Badico também comemorou a volta do público. Na quarta-feira, será sua torcida a estar presente, no Ba-Gua do returno, no Estrela D'Alva. Ele mandou um recado aos alvirrubros:
— Espero que tenham o mesmo comportamento dos torcedores do Bagé, que foram educados e nos receberam muito bem. Falamos que deveria ser um jogo limpo, pegado como é o Ba-Gua, mas só dentro de campo. Demos um belo exemplo.
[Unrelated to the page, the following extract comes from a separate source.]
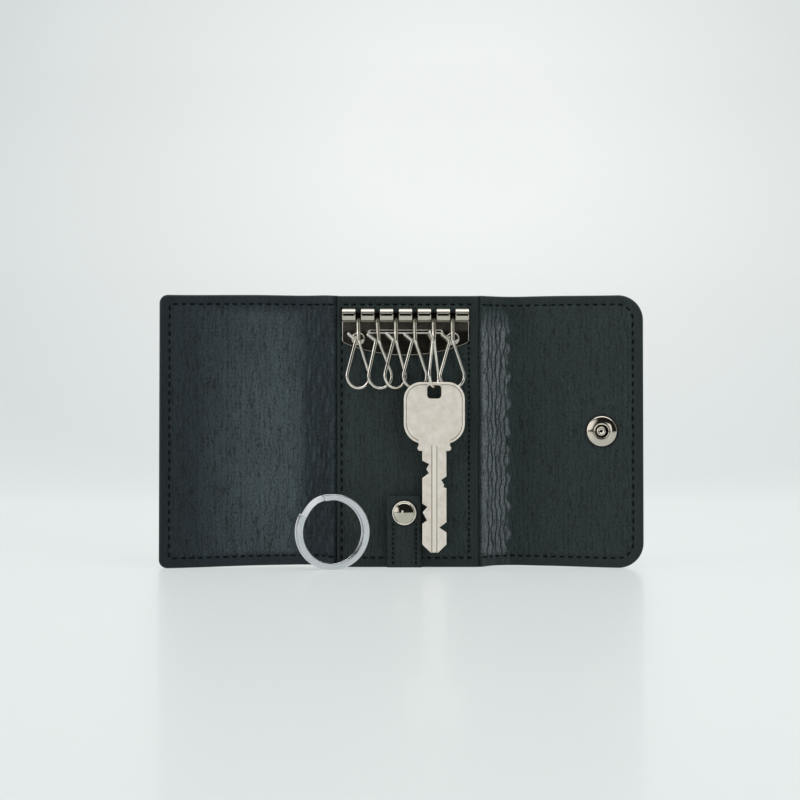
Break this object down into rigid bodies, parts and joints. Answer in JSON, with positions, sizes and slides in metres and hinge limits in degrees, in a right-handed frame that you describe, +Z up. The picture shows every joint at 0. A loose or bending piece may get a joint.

E até quem poderia ter menos saudade da torcida garantiu que o sentimento era o exato oposto. Marcus Vinícius Gonçalves dos Santos, que apitou o Ba-Gua, assegurou que sentia falta do ruído das arquibancadas — mesmo que nem sempre fossem os elogiosos a si e a seus familiares. Ao final do confronto, o juiz, que veio de Porto Alegre para comandar o jogo, afirmou:
— Assim que apitei o início da partida, falei para os companheiros no comunicador: "Que saudade eu estava dessas torcidas". Sabemos que os cuidados precisam ser tomados, mas o barulho do público é bom demais. É de arrepiar a volta da torcida.
A sétima e oitava rodadas da Divisão de Acesso têm público liberado, com limite de 800 ingressos. A partir da nona, serão permitidos os 2,5 mil (ou 40% do total) autorizados pelo protocolo do governo do Estado.
O futebol de verdade está voltando. Aos poucos. Com cuidados. Mas está voltando.